L’UGUAGLIANZA TRA LE PERSONE È BASATA SUL VALORE DELLA DIGNITÀ.
LA PARI DIGNITÀ di cui parla la nostra Costituzione.
“Ogni persona è unica e irripetibile”.
“Occorre sviluppare gli anticorpi contro una cultura che considera alcune vite di serie A e altre di serie B”.
Siamo pronti?
Su certi temi, dobbiamo essere tutti uniti.
NON È IL TEMPO DELLA RETORICA STERILE.
Siamo per LA CULTURA DEL RISPETTO DELL’ALTRO, più volte richiamata dal Pontefice e in cui mi riconosco al 100%.
Questa cultura del RISPETTO DELL’ALTRO va tradotta in azioni concrete.
La parola chiave è proprio questa: “RISPETTO”.
Non basta infatti la sola tolleranza, SERVE IL “RISPETTO”, che significa riconoscere l’altro non come estraneo ma come parte di se stessi.
“RISPETTO” – ribadisco – perché nessuna appartenenza rinunci all’identità.
Ecco perché ho citato (volutamente) entrambi i commi del meraviglioso art. 3 della nostra Costituzione.

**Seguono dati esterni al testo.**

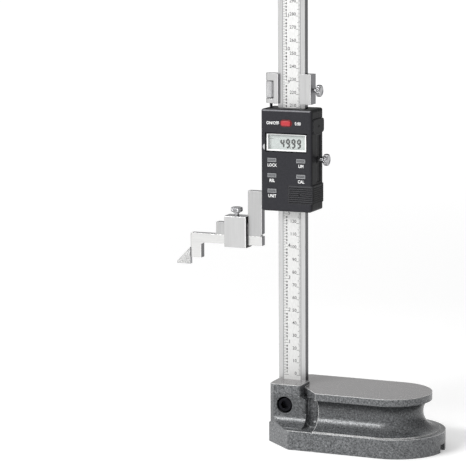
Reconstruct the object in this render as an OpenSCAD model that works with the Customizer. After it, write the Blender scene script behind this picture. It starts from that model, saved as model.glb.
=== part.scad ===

Perché il secondo comma di quell’articolo ci dice chiaramente che È COMPITO DELLA REPUBBLICA RIMUOVERE GLI OSTACOLI CHE IMPEDISCONO LA PIENA ED EFFETTIVA UGUAGLIANZA.
I DIRITTI SONO DI TUTTI, NESSUNO ESCLUSO.
Questo lo dico a prescindere dalle posizioni politiche e dai valori in cui noi crediamo fortemente come quello della famiglia e della maternità, ad esempio.
Temi su cui possiamo assumere, certamente, posizioni differenti.
QUESTA È LA NOSTRA CULTURA POLITICA.
E NE SIAMO FIERI.
SIAMO PER UNA MAMMA E UN PAPÀ.
NO a genitore 1 e genitore 2.
Ci schiereremo sempre e comunque CONTRO L’UTERO IN AFFITTO E CONTRO CHI PROMUOVE LA MATERNITÀ SURROGATA.
E’ un business, non è un diritto.
E’ un business che calpesta totalmente i diritti delle donne.
Al primo posto per noi c’è la tutela dei bambini.
Su questo punto – nel rispetto delle differenze – rivendichiamo con forza la nostra identità.
Questo non ci impedisce però di dire con forza che siamo contro la cultura dell’odio e dell’intolleranza.
CONDANNIAMO UN SOLO ORIENTAMENTO.
L’ORIENTAMENTO DI CHI DISCRIMINA.
Perché discriminare vuol dire costruire muri e seminare paura.
E NOI QUESTO NON LO VOGLIAMO.
Ecco perché oggi come Gruppo Civici d’Italia – UDC Maie Coraggio Italia voteremo convintamente a favore della mozione condivisa su questo importante tema.